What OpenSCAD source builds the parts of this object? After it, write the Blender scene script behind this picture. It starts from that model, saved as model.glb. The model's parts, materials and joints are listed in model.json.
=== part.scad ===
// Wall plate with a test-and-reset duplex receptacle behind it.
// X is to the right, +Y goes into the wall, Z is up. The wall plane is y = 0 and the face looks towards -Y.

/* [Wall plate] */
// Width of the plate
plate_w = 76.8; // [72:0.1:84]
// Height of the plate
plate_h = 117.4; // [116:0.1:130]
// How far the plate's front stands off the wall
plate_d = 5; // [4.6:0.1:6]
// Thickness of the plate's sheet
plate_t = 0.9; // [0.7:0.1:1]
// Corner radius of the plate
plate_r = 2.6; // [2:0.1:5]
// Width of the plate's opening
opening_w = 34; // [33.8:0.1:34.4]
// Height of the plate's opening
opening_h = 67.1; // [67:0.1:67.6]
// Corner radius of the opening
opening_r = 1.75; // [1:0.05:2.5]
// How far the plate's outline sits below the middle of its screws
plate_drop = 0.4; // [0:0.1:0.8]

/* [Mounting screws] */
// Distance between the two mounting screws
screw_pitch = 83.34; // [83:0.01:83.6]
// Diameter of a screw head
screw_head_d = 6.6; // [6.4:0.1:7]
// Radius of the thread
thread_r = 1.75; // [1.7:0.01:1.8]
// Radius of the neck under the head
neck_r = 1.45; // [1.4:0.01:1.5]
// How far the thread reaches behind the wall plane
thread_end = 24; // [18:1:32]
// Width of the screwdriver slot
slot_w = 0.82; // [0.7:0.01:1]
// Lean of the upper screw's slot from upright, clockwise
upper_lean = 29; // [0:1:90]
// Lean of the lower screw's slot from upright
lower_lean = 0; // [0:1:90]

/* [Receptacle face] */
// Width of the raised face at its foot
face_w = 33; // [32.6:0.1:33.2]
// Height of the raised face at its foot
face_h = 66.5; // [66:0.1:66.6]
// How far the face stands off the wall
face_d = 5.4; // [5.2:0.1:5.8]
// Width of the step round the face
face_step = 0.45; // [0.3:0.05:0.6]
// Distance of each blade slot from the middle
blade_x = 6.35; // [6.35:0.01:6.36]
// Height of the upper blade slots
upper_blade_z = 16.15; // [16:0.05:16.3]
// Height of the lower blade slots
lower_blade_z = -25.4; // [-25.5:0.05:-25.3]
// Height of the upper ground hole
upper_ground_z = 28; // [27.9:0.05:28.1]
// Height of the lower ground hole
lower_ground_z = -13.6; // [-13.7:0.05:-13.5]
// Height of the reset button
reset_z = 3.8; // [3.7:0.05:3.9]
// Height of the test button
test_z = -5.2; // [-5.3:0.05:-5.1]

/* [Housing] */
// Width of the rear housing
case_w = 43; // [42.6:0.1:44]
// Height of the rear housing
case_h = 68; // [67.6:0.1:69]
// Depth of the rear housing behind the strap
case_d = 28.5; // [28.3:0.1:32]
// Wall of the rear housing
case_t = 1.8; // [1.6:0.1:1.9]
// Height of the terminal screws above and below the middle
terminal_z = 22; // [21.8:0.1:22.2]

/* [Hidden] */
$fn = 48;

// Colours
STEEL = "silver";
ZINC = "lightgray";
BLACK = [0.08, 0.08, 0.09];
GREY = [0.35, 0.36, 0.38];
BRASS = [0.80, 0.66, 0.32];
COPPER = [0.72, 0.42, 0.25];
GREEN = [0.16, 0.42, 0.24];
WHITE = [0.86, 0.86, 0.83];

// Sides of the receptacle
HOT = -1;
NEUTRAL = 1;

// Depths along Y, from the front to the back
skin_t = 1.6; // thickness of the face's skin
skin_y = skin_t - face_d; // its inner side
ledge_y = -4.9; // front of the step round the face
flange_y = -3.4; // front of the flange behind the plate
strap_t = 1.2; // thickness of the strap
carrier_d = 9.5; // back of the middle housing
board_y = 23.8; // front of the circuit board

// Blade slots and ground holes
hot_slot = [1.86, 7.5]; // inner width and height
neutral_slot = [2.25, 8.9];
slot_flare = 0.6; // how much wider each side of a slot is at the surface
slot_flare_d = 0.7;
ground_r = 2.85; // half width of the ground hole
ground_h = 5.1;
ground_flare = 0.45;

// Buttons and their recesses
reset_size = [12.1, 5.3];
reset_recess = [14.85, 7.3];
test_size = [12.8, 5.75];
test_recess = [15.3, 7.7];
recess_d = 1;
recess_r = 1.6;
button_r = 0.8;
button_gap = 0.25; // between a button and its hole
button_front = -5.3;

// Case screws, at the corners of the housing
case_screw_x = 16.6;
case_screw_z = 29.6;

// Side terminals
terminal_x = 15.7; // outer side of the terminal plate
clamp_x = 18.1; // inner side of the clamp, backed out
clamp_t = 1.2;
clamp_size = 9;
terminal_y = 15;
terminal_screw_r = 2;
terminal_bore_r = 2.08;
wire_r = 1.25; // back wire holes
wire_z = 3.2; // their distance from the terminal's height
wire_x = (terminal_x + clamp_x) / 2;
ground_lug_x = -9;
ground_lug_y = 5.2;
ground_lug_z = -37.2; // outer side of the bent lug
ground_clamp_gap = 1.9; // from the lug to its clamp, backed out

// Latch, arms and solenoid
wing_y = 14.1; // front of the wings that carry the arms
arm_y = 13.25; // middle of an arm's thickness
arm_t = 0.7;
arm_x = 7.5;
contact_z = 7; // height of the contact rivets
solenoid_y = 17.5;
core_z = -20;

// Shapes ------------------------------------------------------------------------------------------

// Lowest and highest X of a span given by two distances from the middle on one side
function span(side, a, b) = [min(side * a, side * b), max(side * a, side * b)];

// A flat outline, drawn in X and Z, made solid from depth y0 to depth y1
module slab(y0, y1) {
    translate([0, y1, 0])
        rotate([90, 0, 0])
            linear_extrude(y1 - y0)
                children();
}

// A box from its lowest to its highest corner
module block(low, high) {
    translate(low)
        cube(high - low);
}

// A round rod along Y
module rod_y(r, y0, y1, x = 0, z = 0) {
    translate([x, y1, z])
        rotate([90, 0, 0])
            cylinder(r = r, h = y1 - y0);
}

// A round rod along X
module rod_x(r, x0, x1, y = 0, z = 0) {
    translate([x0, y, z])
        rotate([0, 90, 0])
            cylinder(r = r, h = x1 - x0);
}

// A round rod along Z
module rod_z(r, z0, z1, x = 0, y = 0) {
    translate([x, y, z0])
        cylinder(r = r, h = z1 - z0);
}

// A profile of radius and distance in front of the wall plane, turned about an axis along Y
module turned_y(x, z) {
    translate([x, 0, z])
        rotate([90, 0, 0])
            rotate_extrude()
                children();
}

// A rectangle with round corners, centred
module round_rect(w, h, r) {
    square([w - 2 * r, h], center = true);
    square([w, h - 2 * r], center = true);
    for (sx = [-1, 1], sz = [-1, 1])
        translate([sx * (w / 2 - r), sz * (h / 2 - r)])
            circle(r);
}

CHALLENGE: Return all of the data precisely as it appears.

WRITTEN REPLY:
What OpenSCAD source builds the parts of this object? After it, write the Blender scene script behind this picture. It starts from that model, saved as model.glb. The model's parts, materials and joints are listed in model.json.
=== part.scad ===
// Wall plate with a test-and-reset duplex receptacle behind it.
// X is to the right, +Y goes into the wall, Z is up. The wall plane is y = 0 and the face looks towards -Y.

/* [Wall plate] */
// Width of the plate
plate_w = 76.8; // [72:0.1:84]
// Height of the plate
plate_h = 117.4; // [116:0.1:130]
// How far the plate's front stands off the wall
plate_d = 5; // [4.6:0.1:6]
// Thickness of the plate's sheet
plate_t = 0.9; // [0.7:0.1:1]
// Corner radius of the plate
plate_r = 2.6; // [2:0.1:5]
// Width of the plate's opening
opening_w = 34; // [33.8:0.1:34.4]
// Height of the plate's opening
opening_h = 67.1; // [67:0.1:67.6]
// Corner radius of the opening
opening_r = 1.75; // [1:0.05:2.5]
// How far the plate's outline sits below the middle of its screws
plate_drop = 0.4; // [0:0.1:0.8]

/* [Mounting screws] */
// Distance between the two mounting screws
screw_pitch = 83.34; // [83:0.01:83.6]
// Diameter of a screw head
screw_head_d = 6.6; // [6.4:0.1:7]
// Radius of the thread
thread_r = 1.75; // [1.7:0.01:1.8]
// Radius of the neck under the head
neck_r = 1.45; // [1.4:0.01:1.5]
// How far the thread reaches behind the wall plane
thread_end = 24; // [18:1:32]
// Width of the screwdriver slot
slot_w = 0.82; // [0.7:0.01:1]
// Lean of the upper screw's slot from upright, clockwise
upper_lean = 29; // [0:1:90]
// Lean of the lower screw's slot from upright
lower_lean = 0; // [0:1:90]

/* [Receptacle face] */
// Width of the raised face at its foot
face_w = 33; // [32.6:0.1:33.2]
// Height of the raised face at its foot
face_h = 66.5; // [66:0.1:66.6]
// How far the face stands off the wall
face_d = 5.4; // [5.2:0.1:5.8]
// Width of the step round the face
face_step = 0.45; // [0.3:0.05:0.6]
// Distance of each blade slot from the middle
blade_x = 6.35; // [6.35:0.01:6.36]
// Height of the upper blade slots
upper_blade_z = 16.15; // [16:0.05:16.3]
// Height of the lower blade slots
lower_blade_z = -25.4; // [-25.5:0.05:-25.3]
// Height of the upper ground hole
upper_ground_z = 28; // [27.9:0.05:28.1]
// Height of the lower ground hole
lower_ground_z = -13.6; // [-13.7:0.05:-13.5]
// Height of the reset button
reset_z = 3.8; // [3.7:0.05:3.9]
// Height of the test button
test_z = -5.2; // [-5.3:0.05:-5.1]

/* [Housing] */
// Width of the rear housing
case_w = 43; // [42.6:0.1:44]
// Height of the rear housing
case_h = 68; // [67.6:0.1:69]
// Depth of the rear housing behind the strap
case_d = 28.5; // [28.3:0.1:32]
// Wall of the rear housing
case_t = 1.8; // [1.6:0.1:1.9]
// Height of the terminal screws above and below the middle
terminal_z = 22; // [21.8:0.1:22.2]

/* [Hidden] */
$fn = 48;

// Colours
STEEL = "silver";
ZINC = "lightgray";
BLACK = [0.08, 0.08, 0.09];
GREY = [0.35, 0.36, 0.38];
BRASS = [0.80, 0.66, 0.32];
COPPER = [0.72, 0.42, 0.25];
GREEN = [0.16, 0.42, 0.24];
WHITE = [0.86, 0.86, 0.83];

// Sides of the receptacle
HOT = -1;
NEUTRAL = 1;

// Depths along Y, from the front to the back
skin_t = 1.6; // thickness of the face's skin
skin_y = skin_t - face_d; // its inner side
ledge_y = -4.9; // front of the step round the face
flange_y = -3.4; // front of the flange behind the plate
strap_t = 1.2; // thickness of the strap
carrier_d = 9.5; // back of the middle housing
board_y = 23.8; // front of the circuit board

// Blade slots and ground holes
hot_slot = [1.86, 7.5]; // inner width and height
neutral_slot = [2.25, 8.9];
slot_flare = 0.6; // how much wider each side of a slot is at the surface
slot_flare_d = 0.7;
ground_r = 2.85; // half width of the ground hole
ground_h = 5.1;
ground_flare = 0.45;

// Buttons and their recesses
reset_size = [12.1, 5.3];
reset_recess = [14.85, 7.3];
test_size = [12.8, 5.75];
test_recess = [15.3, 7.7];
recess_d = 1;
recess_r = 1.6;
button_r = 0.8;
button_gap = 0.25; // between a button and its hole
button_front = -5.3;

// Case screws, at the corners of the housing
case_screw_x = 16.6;
case_screw_z = 29.6;

// Side terminals
terminal_x = 15.7; // outer side of the terminal plate
clamp_x = 18.1; // inner side of the clamp, backed out
clamp_t = 1.2;
clamp_size = 9;
terminal_y = 15;
terminal_screw_r = 2;
terminal_bore_r = 2.08;
wire_r = 1.25; // back wire holes
wire_z = 3.2; // their distance from the terminal's height
wire_x = (terminal_x + clamp_x) / 2;
ground_lug_x = -9;
ground_lug_y = 5.2;
ground_lug_z = -37.2; // outer side of the bent lug
ground_clamp_gap = 1.9; // from the lug to its clamp, backed out

// Latch, arms and solenoid
wing_y = 14.1; // front of the wings that carry the arms
arm_y = 13.25; // middle of an arm's thickness
arm_t = 0.7;
arm_x = 7.5;
contact_z = 7; // height of the contact rivets
solenoid_y = 17.5;
core_z = -20;

// Shapes ------------------------------------------------------------------------------------------

// Lowest and highest X of a span given by two distances from the middle on one side
function span(side, a, b) = [min(side * a, side * b), max(side * a, side * b)];

// A flat outline, drawn in X and Z, made solid from depth y0 to depth y1
module slab(y0, y1) {
    translate([0, y1, 0])
        rotate([90, 0, 0])
            linear_extrude(y1 - y0)
                children();
}

// A box from its lowest to its highest corner
module block(low, high) {
    translate(low)
        cube(high - low);
}

// A round rod along Y
module rod_y(r, y0, y1, x = 0, z = 0) {
    translate([x, y1, z])
        rotate([90, 0, 0])
            cylinder(r = r, h = y1 - y0);
}

// A round rod along X
module rod_x(r, x0, x1, y = 0, z = 0) {
    translate([x0, y, z])
        rotate([0, 90, 0])
            cylinder(r = r, h = x1 - x0);
}

// A round rod along Z
module rod_z(r, z0, z1, x = 0, y = 0) {
    translate([x, y, z0])
        cylinder(r = r, h = z1 - z0);
}

// A profile of radius and distance in front of the wall plane, turned about an axis along Y
module turned_y(x, z) {
    translate([x, 0, z])
        rotate([90, 0, 0])
            rotate_extrude()
                children();
}

// A rectangle with round corners, centred
module round_rect(w, h, r) {
    square([w - 2 * r, h], center = true);
    square([w, h - 2 * r], center = true);
    for (sx = [-1, 1], sz = [-1, 1])
        translate([sx * (w / 2 - r), sz * (h / 2 - r)])
            circle(r);
}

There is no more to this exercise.